By John Parnell
Conflict in Africa as a result of climate change-related resource pressures can be avoided with better resource management, according to Rejoice Mabudafhasi, South Africa’s Deputy Minister for Water & Environmental Affairs.
Climate factors have been cited as reasons for several conflicts over the past few years, often driven by warmer conditions affecting food crops. Mabudafhasi told RTCC that while rises in sub-Saharan temperatures were now inevitable, better planning systems could be put in place to cope with the consequences.
“We have to conserve our ecosystems and natural resources,” she said. “People migrate to follow the resources and this can often create conflict”, referring to clashes over farm and grazing territory as climate change and land degradation take hold.
“We must find ways to ensure that we can produce food. We know that climate change and land degradation means extreme rains will just wash away all the fertile soil. We are also seeing extreme heat drying up our rivers,” she said, adding that there are measures to reduce the impact of climate change on key natural resources.

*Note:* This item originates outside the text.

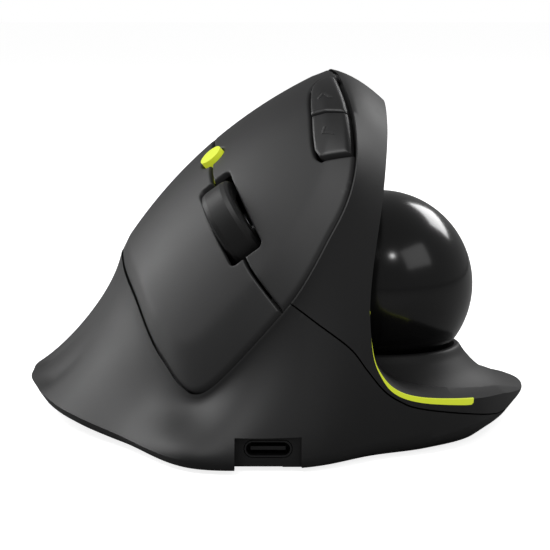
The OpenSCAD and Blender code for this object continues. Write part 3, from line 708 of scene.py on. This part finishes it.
def mouldedMaterial(name, look):
    mat = bpy.data.materials.new(name)
    mat.use_nodes = True
    tree = mat.node_tree
    link = tree.links.new
    shader = tree.nodes["Principled BSDF"]
    grain = tree.nodes.new("ShaderNodeGroup")
    grain.node_tree = mouldedGrain
    grain.inputs["Grain Size"].default_value = look.get("grainSize", 5000)
    # painted highlight: the sharp edges are lightened by the edge mask, in place of light caught by rounded
    # edges
    paintedHighlight = tree.nodes.new("ShaderNodeGroup")
    paintedHighlight.node_tree = paintedEdgeHighlight
    paintedHighlight.inputs["Amount"].default_value = look.get("paintedHighlight", 0.4)
    tone = tree.nodes.new("ShaderNodeMix")
    tone.data_type = "RGBA"
    tone.inputs[6].default_value = (*look["dark"], 1)
    tone.inputs[7].default_value = (*look["light"], 1)
    # painted highlight: this mix puts the lighter tone of the finish onto the sharp edges
    highlightTone = tree.nodes.new("ShaderNodeMix")
    highlightTone.data_type = "RGBA"
    highlightTone.inputs[7].default_value = (*look.get("highlightTone", look["light"]), 1)
    rough = tree.nodes.new("ShaderNodeMapRange")
    rough.inputs["To Min"].default_value, rough.inputs["To Max"].default_value = look["rough"]
    bump = tree.nodes.new("ShaderNodeBump")
    bump.inputs["Distance"].default_value = grainDepth
    bump.inputs["Strength"].default_value = look["bump"]
    link(grain.outputs["Cloud"], tone.inputs[0])
    link(tone.outputs[2], highlightTone.inputs[6])
    link(paintedHighlight.outputs["Mask"], highlightTone.inputs[0])
    link(highlightTone.outputs[2], shader.inputs["Base Color"])
    link(grain.outputs["Cloud"], rough.inputs["Value"])
    link(rough.outputs["Result"], shader.inputs["Roughness"])
    link(grain.outputs["Height"], bump.inputs["Height"])
    link(bump.outputs["Normal"], shader.inputs["Normal"])
    shader.inputs["Metallic"].default_value = look.get("metal", 0)
    shader.inputs["Specular IOR Level"].default_value = look.get("specular", 0.5)
    shader.inputs["Coat Weight"].default_value = look.get("coat", 0)
    shader.inputs["Coat Roughness"].default_value = look.get("coatRough", 0.1)
    # painted glow: the part emits its own light colour, so it reads brighter than the lamps alone make it
    if "paintedGlow" in look:
        shader.inputs["Emission Color"].default_value = (*look["light"], 1)
        shader.inputs["Emission Strength"].default_value = look["paintedGlow"]
    return mat


# the lighter edge colour in each finish is a painted highlight on its sharp edges; the ball gets none
finishes = {
    "shell": {"dark": (0.0145, 0.0145, 0.0150), "light": (0.0205, 0.0205, 0.0210),
              "highlightTone": (0.06, 0.06, 0.06), "rough": (0.44, 0.58), "bump": 0.32, "grainSize": 4200,
              "specular": 0.42},
    "keys": {"dark": (0.0150, 0.0150, 0.0155), "light": (0.0215, 0.0215, 0.0220),
             "highlightTone": (0.07, 0.07, 0.07), "rough": (0.42, 0.55), "bump": 0.30, "grainSize": 4200,
             "specular": 0.42},
    "side_keys": {"dark": (0.010, 0.010, 0.0105), "light": (0.014, 0.014, 0.0145),
                  "highlightTone": (0.05, 0.05, 0.05), "rough": (0.34, 0.46), "bump": 0.2, "grainSize": 5200,
                  "specular": 0.5},
    "frame_plastic": {"dark": (0.010, 0.010, 0.010), "light": (0.016, 0.016, 0.016), "rough": (0.5, 0.65),
                      "bump": 0.3},
    "base_plastic": {"dark": (0.012, 0.012, 0.012), "light": (0.019, 0.019, 0.019), "rough": (0.5, 0.68),
                     "bump": 0.5, "grainSize": 2600},
    "feet": {"dark": (0.008, 0.008, 0.008), "light": (0.013, 0.013, 0.013), "rough": (0.3, 0.42),
             "bump": 0.12, "grainSize": 3000},
    "steel": {"dark": (0.42, 0.43, 0.44), "light": (0.55, 0.56, 0.57), "rough": (0.24, 0.38), "metal": 1,
              "bump": 0.15, "grainSize": 2500},
    # painted glow on the lime parts, and a lighter painted highlight tone for their sharp edges
    "lime": {"dark": (0.72, 0.84, 0.030), "light": (0.80, 0.91, 0.045), "highlightTone": (0.86, 0.95, 0.2),
             "rough": (0.32, 0.45), "bump": 0.15, "grainSize": 4500, "paintedGlow": 0.38},
    "tyre_rubber": {"dark": (0.008, 0.008, 0.008), "light": (0.013, 0.013, 0.013),
                    "highlightTone": (0.04, 0.04, 0.04), "rough": (0.42, 0.58), "bump": 0.35, "grainSize": 3500},
    "hub_plastic": {"dark": (0.012, 0.012, 0.012), "light": (0.02, 0.02, 0.02), "rough": (0.28, 0.4),
                    "bump": 0.15},
    "ball_gloss": {"dark": (0.0040, 0.0040, 0.0042), "light": (0.0062, 0.0062, 0.0065),
                   "rough": (0.16, 0.22), "bump": 0.03, "grainSize": 3000, "coat": 0.5, "coatRough": 0.12,
                   "paintedHighlight": 0.0},
    "cup_plastic": {"dark": (0.006, 0.006, 0.006), "light": (0.010, 0.010, 0.010), "rough": (0.25, 0.36),
                    "bump": 0.15},
    "ceramic": {"dark": (0.75, 0.74, 0.70), "light": (0.84, 0.83, 0.79), "rough": (0.12, 0.2), "bump": 0.03,
                "coat": 0.4},
    "board": {"dark": (0.012, 0.07, 0.03), "light": (0.02, 0.10, 0.045), "rough": (0.3, 0.45), "bump": 0.25,
              "grainSize": 1500, "coat": 0.3},
    "lens": {"dark": (0.45, 0.5, 0.55), "light": (0.55, 0.6, 0.66), "rough": (0.05, 0.1), "bump": 0.02,
             "coat": 0.6},
    "port_steel": {"dark": (0.020, 0.020, 0.021), "light": (0.035, 0.035, 0.036), "rough": (0.3, 0.42),
                   "metal": 0.3, "bump": 0.1},
    "battery_foil": {"dark": (0.5, 0.51, 0.53), "light": (0.62, 0.63, 0.65), "rough": (0.3, 0.42),
                     "metal": 0.8, "bump": 0.3, "grainSize": 700},
    "switch_plastic": {"dark": (0.016, 0.016, 0.018), "light": (0.026, 0.026, 0.03), "rough": (0.35, 0.5),
                       "bump": 0.25},
    "receiver_plastic": {"dark": (0.01, 0.01, 0.01), "light": (0.016, 0.016, 0.016), "rough": (0.35, 0.48),
                         "bump": 0.25}}
materials = {name: mouldedMaterial(name + "Finish", look) for name, look in finishes.items()}


def place(obj, body, replaced, slotName):
    obj.data.materials.clear()
    obj.data.materials.append(materials[slotName])
    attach(obj, body)
    if replaced:
        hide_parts(replaced)


place(lowerShell, "housing", "lower_shell", "shell")
place(thumbShell, "housing", "thumb_shell", "shell")
place(palmCover, "housing", "palm_cover", "shell")
place(accentStrip, "housing", "accent_strip", "lime")
place(indexButton, "index_button_body", "index_button", "keys")
place(middleButton, "middle_button_body", "middle_button", "keys")
place(forwardButton, "forward_button_body", "forward_button", "side_keys")
place(backButton, "back_button_body", "back_button", "side_keys")
place(forwardMark, "forward_button_body", None, "keys")
place(backMark, "back_button_body", None, "keys")

plainSlots = {
    "inner_frame": "frame_plastic", "base_plate": "base_plastic", "glide_feet": "feet", "case_screws": "steel",
    "dpi_button": "lime", "wheel_tyre": "tyre_rubber", "wheel_hub": "hub_plastic", "wheel_axle": "steel",
    "wheel_carrier": "frame_plastic", "trackball": "ball_gloss", "ball_cup": "cup_plastic",
    "support_balls": "ceramic", "sensor_board": "board", "sensor_lens": "lens", "main_board": "board",
    "usb_c_port": "port_steel", "battery": "battery_foil", "button_board": "board",
    "click_switches": "switch_plastic", "side_board": "board", "side_switches": "steel", "power_switch": "lime",
    "pairing_button": "switch_plastic", "receiver": "receiver_plastic"}
for nodeName, slotName in plainSlots.items():
    obj = nodes[nodeName]
    if obj.material_slots:
        for s in obj.material_slots:
            s.material = materials[slotName]
    else:
        obj.data.materials.append(materials[slotName])
print("materials placed")

studio = {"floor": (0.90, 0.90, 0.90), "bounce": (0.26, 0.26, 0.26), "floorGlow": 0.84, "floorHalf": 6,
          "floorZ": -0.00005, "white": (1, 1, 1, 1), "world": 0.16, "key": 4.2, "fill": 0.9, "rim": 5.5,
          "back": 4.0, "spot": 0.5}
floorMesh = bpy.data.meshes.new("studioFloor")
work = bmesh.new()
bmesh.ops.create_grid(work, x_segments=4, y_segments=4, size=studio["floorHalf"])
work.to_mesh(floorMesh)
work.free()
floor = bpy.data.objects.new("studioFloor", floorMesh)
scene.collection.objects.link(floor)
floor.location.z = studio["floorZ"]
floorMat = bpy.data.materials.new("paleFloor")
floorMat.use_nodes = True
floorTree = floorMat.node_tree
floorShader = floorTree.nodes["Principled BSDF"]
floorShader.inputs["Base Color"].default_value = (*studio["floor"], 1)
floorShader.inputs["Roughness"].default_value = 0.9
floorShader.inputs["Emission Color"].default_value = studio["white"]
floorShader.inputs["Emission Strength"].default_value = studio["floorGlow"]
bounce = floorTree.nodes.new("ShaderNodeBsdfDiffuse")  # what the object gets back from the floor
bounce.inputs["Color"].default_value = (*studio["bounce"], 1)
seen, either = floorTree.nodes.new("ShaderNodeLightPath"), floorTree.nodes.new("ShaderNodeMixShader")
floorTree.links.new(seen.outputs["Is Camera Ray"], either.inputs[0])
floorTree.links.new(bounce.outputs[0], either.inputs[1])
floorTree.links.new(floorShader.outputs[0], either.inputs[2])
floorTree.links.new(either.outputs[0], floorTree.nodes["Material Output"].inputs["Surface"])
floorMesh.materials.append(floorMat)

world = bpy.data.worlds.new("studioWorld")
scene.world = world
world.use_nodes = True
backdrop = world.node_tree.nodes["Background"]
backdrop.inputs["Color"].default_value = studio["white"]
backdrop.inputs["Strength"].default_value = studio["world"]
behind = world.node_tree.nodes.new("ShaderNodeBackground")
pick = world.node_tree.nodes.new("ShaderNodeMixShader")
looking = world.node_tree.nodes.new("ShaderNodeLightPath")
world.node_tree.links.new(looking.outputs["Is Camera Ray"], pick.inputs[0])
world.node_tree.links.new(backdrop.outputs[0], pick.inputs[1])
world.node_tree.links.new(behind.outputs[0], pick.inputs[2])
world.node_tree.links.new(pick.outputs[0], world.node_tree.nodes["World Output"].inputs["Surface"])
behind.inputs["Color"].default_value = studio["white"]
behind.inputs["Strength"].default_value = 1.0


def softbox(name, place, aim, size, watts):
    data = bpy.data.lights.new(name, "AREA")
    data.shape, data.size, data.size_y, data.energy = "RECTANGLE", size[0], size[1], watts
    lamp = bpy.data.objects.new(name, data)
    scene.collection.objects.link(lamp)
    lamp.location = place
    lamp.rotation_euler = (Vector(place) - Vector(aim)).to_track_quat("Z", "Y").to_euler()
    return lamp


centre = (0, 0, 0.035)
softbox("keyBox", (-0.35, -0.25, 1.0), centre, (0.6, 0.5), studio["key"])
softbox("fillBox", (0.8, -0.6, 0.7), centre, (0.7, 0.5), studio["fill"])
softbox("rimBox", (-0.9, 0.6, 0.5), centre, (0.3, 0.9), studio["rim"])
softbox("spotBox", (0.28, -0.85, 0.78), (0.022, 0, 0.03), (0.09, 0.09), studio["spot"])
softbox("backBox", (0.7, 0.8, 0.7), centre, (0.6, 0.4), studio["back"])
scene.view_settings.view_transform = "Standard"
print("stage lit")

“In South Africa we have a number of programmes such as water harvesting, so that when rivers are in flood, we can harvest that rain rather than allowing it to flow back into the oceans. Individual households can conserve water in the rainy season with underground storage tanks too,” she added.
“Each and every individual must know how to conserve water, how to make sure water is still there for the generations to come. We’re encouraging people not to see one drop and think it’s not a lot, after a month it is.”